▶ Stored records:
━━━━━━━━━━━━━━━━━━━━━━━━━━━━━━

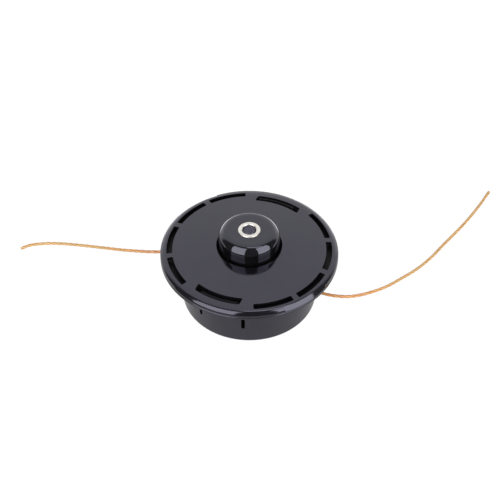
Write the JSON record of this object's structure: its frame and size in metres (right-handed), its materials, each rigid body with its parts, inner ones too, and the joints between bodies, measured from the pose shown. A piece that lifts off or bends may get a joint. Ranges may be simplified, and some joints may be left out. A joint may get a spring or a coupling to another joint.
{
  "type": "trimmer head",
  "caption": "Bump-feed string trimmer head: round cup with a wide slotted cover, central bump knob with a steel ring, inner spool and spring, and nylon cutting line out of opposite eyelets.",
  "frame": {"origin": "middle of the drive face, on the head's axis, which is the middle of the underside without the free lines", "axes": "+Z runs along the head's axis from the drive face to the bump knob, +X to the right and +Y to the back as the picture shows it"},
  "size_m": [0.3812, 0.1783, 0.0646],
  "materials": {
    "housing_plastic": "satin moulded black nylon",
    "cover_plastic": "satin moulded black nylon",
    "spool_plastic": "moulded dark nylon",
    "knob_plastic": "polished moulded black nylon",
    "insert_steel": "turned and zinc-plated steel",
    "eyelet_steel": "turned steel, polished by the line",
    "sleeve_steel": "bright turned steel",
    "bolt_steel": "blackened steel",
    "washer_steel": "punched and zinc-plated steel",
    "spring_steel": "drawn spring wire",
    "line_nylon": "translucent orange twisted nylon line"
  },
  "bodies": {
    "housing_body": {"housing": "housing_plastic", "cover": "cover_plastic", "drive_insert": "insert_steel", "eyelet_left": "eyelet_steel", "eyelet_right": "eyelet_steel", "bump_spring": "spring_steel", "spring_seat": "washer_steel", "line_left": "line_nylon", "line_right": "line_nylon"},
    "slider": {"thrust_washer": "washer_steel"},
    "spool_body": {"spool": "spool_plastic", "winding_lower": "line_nylon", "winding_upper": "line_nylon", "knob": "knob_plastic", "knob_sleeve": "sleeve_steel", "centre_bolt": "bolt_steel", "bolt_washer": "washer_steel"}
  },
  "joints": [
    {"name": "bump_slide", "type": "slide", "parent": "housing_body", "child": "slider", "axis": [0, 0, 1], "range_m": [-0.008, 0], "stiffness_N_per_m": 1500, "springref_m": 0.012, "deforming": ["bump_spring"]},
    {"name": "spool_turn", "type": "hinge", "parent": "slider", "child": "spool_body", "pos_m": [0, 0, 0.03], "axis": [0, 0, 1], "continuous": true}
  ]
}
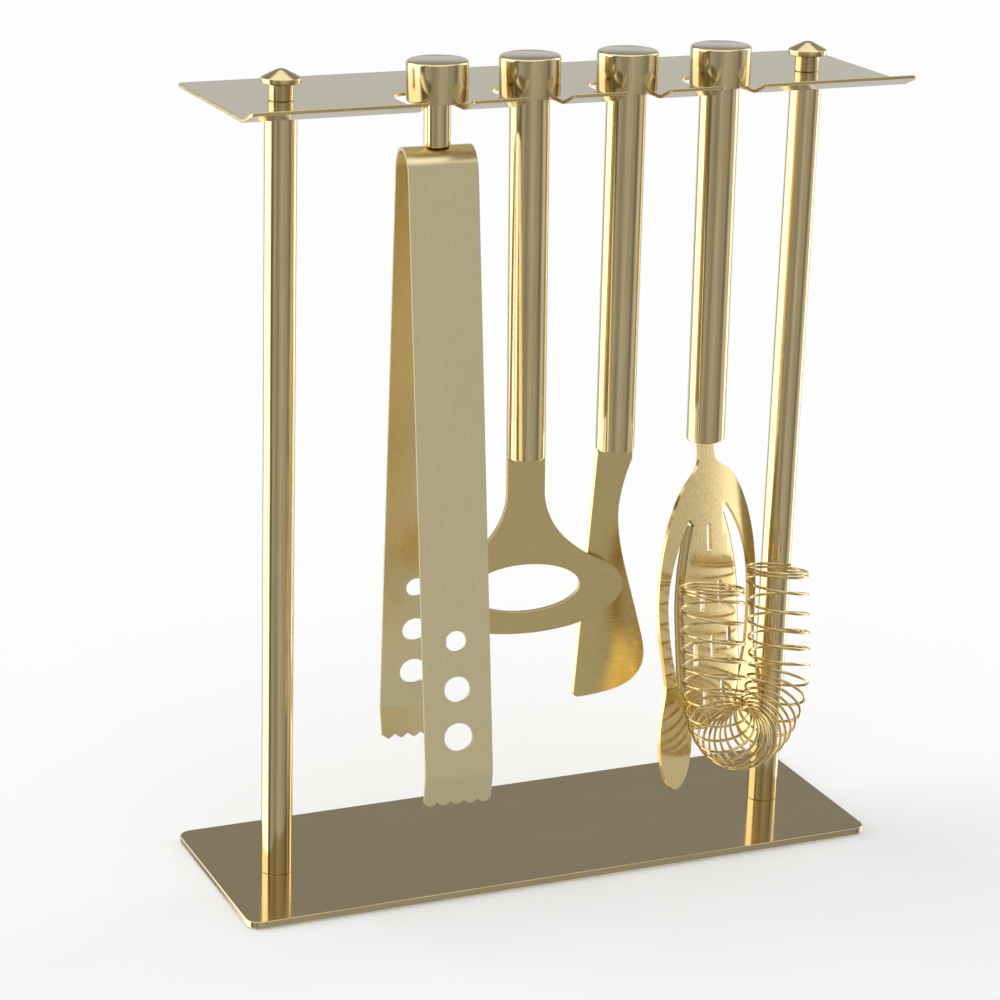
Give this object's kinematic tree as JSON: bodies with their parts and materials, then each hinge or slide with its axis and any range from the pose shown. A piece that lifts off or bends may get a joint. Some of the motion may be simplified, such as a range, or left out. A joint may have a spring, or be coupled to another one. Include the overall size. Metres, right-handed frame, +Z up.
{
  "type": "bar tool set",
  "caption": "Slim bar tools with round knobs hang by their heads from a slotted shelf on a two-post stand: ice tongs, bottle opener, bar knife and coil strainer.",
  "frame": {"origin": "middle of the base plate's underside", "axes": "+Z up, +X along the stand towards the strainer, -Y is the front, where the tools hang"},
  "size_m": [0.24, 0.1006, 0.29],
  "materials": {
    "satin_sheet": "brushed gold-tone sheet metal, satin",
    "polished_turned": "gold-tone plated round stock, polished with fine lengthwise lines",
    "bright_pressed": "gold-tone plated pressing, bright",
    "spring_wire": "gold-tone plated round wire",
    "plain_steel": "plain steel, hidden fastenings"
  },
  "bodies": {
    "stand": {"base_plate": "satin_sheet", "base_screw_left": "plain_steel", "base_screw_right": "plain_steel", "upright_left": "polished_turned", "upright_right": "polished_turned", "top_plate": "satin_sheet", "finial_stud_left": "plain_steel", "finial_stud_right": "plain_steel", "finial_left": "polished_turned", "finial_right": "polished_turned"},
    "tongs_knob": {"tongs_knob": "polished_turned"},
    "tongs_handle": {"tongs_stem": "polished_turned", "tongs_rivet": "plain_steel", "tongs_bow": "satin_sheet"},
    "tongs_front": {"tongs_arm_front": "satin_sheet"},
    "tongs_back": {"tongs_arm_back": "satin_sheet"},
    "opener_knob": {"opener_knob": "polished_turned"},
    "opener_handle": {"opener_shaft": "polished_turned", "opener_plug": "plain_steel", "opener_blade": "satin_sheet"},
    "knife_knob": {"knife_knob": "polished_turned"},
    "knife_handle": {"knife_shaft": "polished_turned", "knife_plug": "plain_steel", "knife_blade": "satin_sheet"},
    "strainer_knob": {"strainer_knob": "polished_turned"},
    "strainer_handle": {"strainer_shaft": "polished_turned", "strainer_plug": "plain_steel", "strainer_plate": "bright_pressed"},
    "strainer_spring": {"strainer_spring": "spring_wire"}
  },
  "joints": [
    {"name": "tongs_lift", "type": "slide", "parent": "stand", "child": "tongs_knob", "axis": [-0.0201, 0, 0.9998], "range_m": [0, 0.009]},
    {"name": "tongs_turn", "type": "hinge", "parent": "tongs_knob", "child": "tongs_handle", "pos_m": [-0.049, -0.019, 0.27651], "axis": [-0.0201, 0, 0.9998], "range_deg": [-5, 5]},
    {"name": "tongs_squeeze_front", "type": "hinge", "parent": "tongs_handle", "child": "tongs_front", "pos_m": [-0.04972, -0.02746, 0.25332], "axis": [0.9901, -0.1392, 0.0199], "range_deg": [0, 5.7], "stiffness_Nm_per_rad": 4.5},
    {"name": "tongs_squeeze_back", "type": "hinge", "parent": "tongs_handle", "child": "tongs_back", "pos_m": [-0.04735, -0.01055, 0.25337], "axis": [0.9901, -0.1392, 0.0199], "range_deg": [-5.7, 0], "stiffness_Nm_per_rad": 4.5},
    {"name": "opener_lift", "type": "slide", "parent": "stand", "child": "opener_knob", "axis": [-0.0237, 0, 0.9997], "range_m": [0, 0.025]},
    {"name": "opener_turn", "type": "hinge", "parent": "opener_knob", "child": "opener_handle", "pos_m": [-0.0161, -0.019, 0.27654], "axis": [-0.0237, 0, 0.9997], "range_deg": [-14, 0]},
    {"name": "knife_lift", "type": "slide", "parent": "stand", "child": "knife_knob", "axis": [-0.0105, 0, 0.9999], "range_m": [0, 0.025]},
    {"name": "knife_turn", "type": "hinge", "parent": "knife_knob", "child": "knife_handle", "pos_m": [0.0192, -0.019, 0.27641], "axis": [-0.0105, 0, 0.9999], "range_deg": [-15, 0]},
    {"name": "strainer_lift", "type": "slide", "parent": "stand", "child": "strainer_knob", "axis": [-0.014, 0, 0.9999], "range_m": [0, 0.025]},
    {"name": "strainer_turn", "type": "hinge", "parent": "strainer_knob", "child": "strainer_handle", "pos_m": [0.05395, -0.019, 0.27644], "axis": [-0.014, 0, 0.9999], "range_deg": [-8, 8]},
    {"name": "strainer_spring_press", "type": "slide", "parent": "strainer_handle", "child": "strainer_spring", "axis": [-0.0555, 0.0665, 0.9962], "range_m": [0, 0.004], "stiffness_N_per_m": 300, "deforming": ["strainer_spring"]}
  ],
  "couplings": [
    {"joint": "tongs_squeeze_back", "follows": "tongs_squeeze_front", "ratio": -1}
  ]
}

━━━━━━━━━━━━━━━━━━━━━━━━━━━━━━

Copy all the lines, exactly.

▶ Reply:
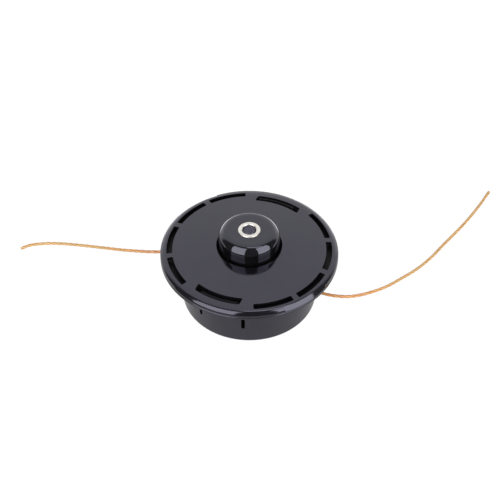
Write the JSON record of this object's structure: its frame and size in metres (right-handed), its materials, each rigid body with its parts, inner ones too, and the joints between bodies, measured from the pose shown. A piece that lifts off or bends may get a joint. Ranges may be simplified, and some joints may be left out. A joint may get a spring or a coupling to another joint.
{
  "type": "trimmer head",
  "caption": "Bump-feed string trimmer head: round cup with a wide slotted cover, central bump knob with a steel ring, inner spool and spring, and nylon cutting line out of opposite eyelets.",
  "frame": {"origin": "middle of the drive face, on the head's axis, which is the middle of the underside without the free lines", "axes": "+Z runs along the head's axis from the drive face to the bump knob, +X to the right and +Y to the back as the picture shows it"},
  "size_m": [0.3812, 0.1783, 0.0646],
  "materials": {
    "housing_plastic": "satin moulded black nylon",
    "cover_plastic": "satin moulded black nylon",
    "spool_plastic": "moulded dark nylon",
    "knob_plastic": "polished moulded black nylon",
    "insert_steel": "turned and zinc-plated steel",
    "eyelet_steel": "turned steel, polished by the line",
    "sleeve_steel": "bright turned steel",
    "bolt_steel": "blackened steel",
    "washer_steel": "punched and zinc-plated steel",
    "spring_steel": "drawn spring wire",
    "line_nylon": "translucent orange twisted nylon line"
  },
  "bodies": {
    "housing_body": {"housing": "housing_plastic", "cover": "cover_plastic", "drive_insert": "insert_steel", "eyelet_left": "eyelet_steel", "eyelet_right": "eyelet_steel", "bump_spring": "spring_steel", "spring_seat": "washer_steel", "line_left": "line_nylon", "line_right": "line_nylon"},
    "slider": {"thrust_washer": "washer_steel"},
    "spool_body": {"spool": "spool_plastic", "winding_lower": "line_nylon", "winding_upper": "line_nylon", "knob": "knob_plastic", "knob_sleeve": "sleeve_steel", "centre_bolt": "bolt_steel", "bolt_washer": "washer_steel"}
  },
  "joints": [
    {"name": "bump_slide", "type": "slide", "parent": "housing_body", "child": "slider", "axis": [0, 0, 1], "range_m": [-0.008, 0], "stiffness_N_per_m": 1500, "springref_m": 0.012, "deforming": ["bump_spring"]},
    {"name": "spool_turn", "type": "hinge", "parent": "slider", "child": "spool_body", "pos_m": [0, 0, 0.03], "axis": [0, 0, 1], "continuous": true}
  ]
}
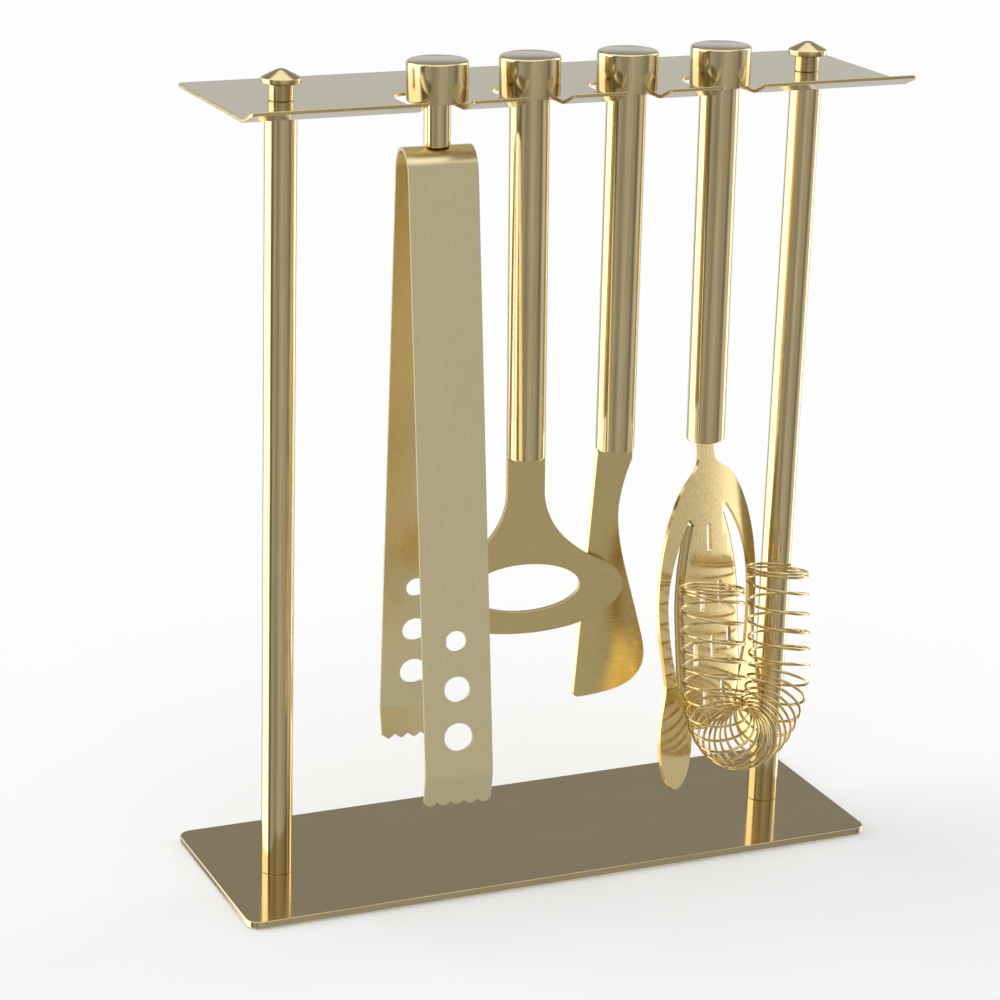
Give this object's kinematic tree as JSON: bodies with their parts and materials, then each hinge or slide with its axis and any range from the pose shown. A piece that lifts off or bends may get a joint. Some of the motion may be simplified, such as a range, or left out. A joint may have a spring, or be coupled to another one. Include the overall size. Metres, right-handed frame, +Z up.
{
  "type": "bar tool set",
  "caption": "Slim bar tools with round knobs hang by their heads from a slotted shelf on a two-post stand: ice tongs, bottle opener, bar knife and coil strainer.",
  "frame": {"origin": "middle of the base plate's underside", "axes": "+Z up, +X along the stand towards the strainer, -Y is the front, where the tools hang"},
  "size_m": [0.24, 0.1006, 0.29],
  "materials": {
    "satin_sheet": "brushed gold-tone sheet metal, satin",
    "polished_turned": "gold-tone plated round stock, polished with fine lengthwise lines",
    "bright_pressed": "gold-tone plated pressing, bright",
    "spring_wire": "gold-tone plated round wire",
    "plain_steel": "plain steel, hidden fastenings"
  },
  "bodies": {
    "stand": {"base_plate": "satin_sheet", "base_screw_left": "plain_steel", "base_screw_right": "plain_steel", "upright_left": "polished_turned", "upright_right": "polished_turned", "top_plate": "satin_sheet", "finial_stud_left": "plain_steel", "finial_stud_right": "plain_steel", "finial_left": "polished_turned", "finial_right": "polished_turned"},
    "tongs_knob": {"tongs_knob": "polished_turned"},
    "tongs_handle": {"tongs_stem": "polished_turned", "tongs_rivet": "plain_steel", "tongs_bow": "satin_sheet"},
    "tongs_front": {"tongs_arm_front": "satin_sheet"},
    "tongs_back": {"tongs_arm_back": "satin_sheet"},
    "opener_knob": {"opener_knob": "polished_turned"},
    "opener_handle": {"opener_shaft": "polished_turned", "opener_plug": "plain_steel", "opener_blade": "satin_sheet"},
    "knife_knob": {"knife_knob": "polished_turned"},
    "knife_handle": {"knife_shaft": "polished_turned", "knife_plug": "plain_steel", "knife_blade": "satin_sheet"},
    "strainer_knob": {"strainer_knob": "polished_turned"},
    "strainer_handle": {"strainer_shaft": "polished_turned", "strainer_plug": "plain_steel", "strainer_plate": "bright_pressed"},
    "strainer_spring": {"strainer_spring": "spring_wire"}
  },
  "joints": [
    {"name": "tongs_lift", "type": "slide", "parent": "stand", "child": "tongs_knob", "axis": [-0.0201, 0, 0.9998], "range_m": [0, 0.009]},
    {"name": "tongs_turn", "type": "hinge", "parent": "tongs_knob", "child": "tongs_handle", "pos_m": [-0.049, -0.019, 0.27651], "axis": [-0.0201, 0, 0.9998], "range_deg": [-5, 5]},
    {"name": "tongs_squeeze_front", "type": "hinge", "parent": "tongs_handle", "child": "tongs_front", "pos_m": [-0.04972, -0.02746, 0.25332], "axis": [0.9901, -0.1392, 0.0199], "range_deg": [0, 5.7], "stiffness_Nm_per_rad": 4.5},
    {"name": "tongs_squeeze_back", "type": "hinge", "parent": "tongs_handle", "child": "tongs_back", "pos_m": [-0.04735, -0.01055, 0.25337], "axis": [0.9901, -0.1392, 0.0199], "range_deg": [-5.7, 0], "stiffness_Nm_per_rad": 4.5},
    {"name": "opener_lift", "type": "slide", "parent": "stand", "child": "opener_knob", "axis": [-0.0237, 0, 0.9997], "range_m": [0, 0.025]},
    {"name": "opener_turn", "type": "hinge", "parent": "opener_knob", "child": "opener_handle", "pos_m": [-0.0161, -0.019, 0.27654], "axis": [-0.0237, 0, 0.9997], "range_deg": [-14, 0]},
    {"name": "knife_lift", "type": "slide", "parent": "stand", "child": "knife_knob", "axis": [-0.0105, 0, 0.9999], "range_m": [0, 0.025]},
    {"name": "knife_turn", "type": "hinge", "parent": "knife_knob", "child": "knife_handle", "pos_m": [0.0192, -0.019, 0.27641], "axis": [-0.0105, 0, 0.9999], "range_deg": [-15, 0]},
    {"name": "strainer_lift", "type": "slide", "parent": "stand", "child": "strainer_knob", "axis": [-0.014, 0, 0.9999], "range_m": [0, 0.025]},
    {"name": "strainer_turn", "type": "hinge", "parent": "strainer_knob", "child": "strainer_handle", "pos_m": [0.05395, -0.019, 0.27644], "axis": [-0.014, 0, 0.9999], "range_deg": [-8, 8]},
    {"name": "strainer_spring_press", "type": "slide", "parent": "strainer_handle", "child": "strainer_spring", "axis": [-0.0555, 0.0665, 0.9962], "range_m": [0, 0.004], "stiffness_N_per_m": 300, "deforming": ["strainer_spring"]}
  ],
  "couplings": [
    {"joint": "tongs_squeeze_back", "follows": "tongs_squeeze_front", "ratio": -1}
  ]
}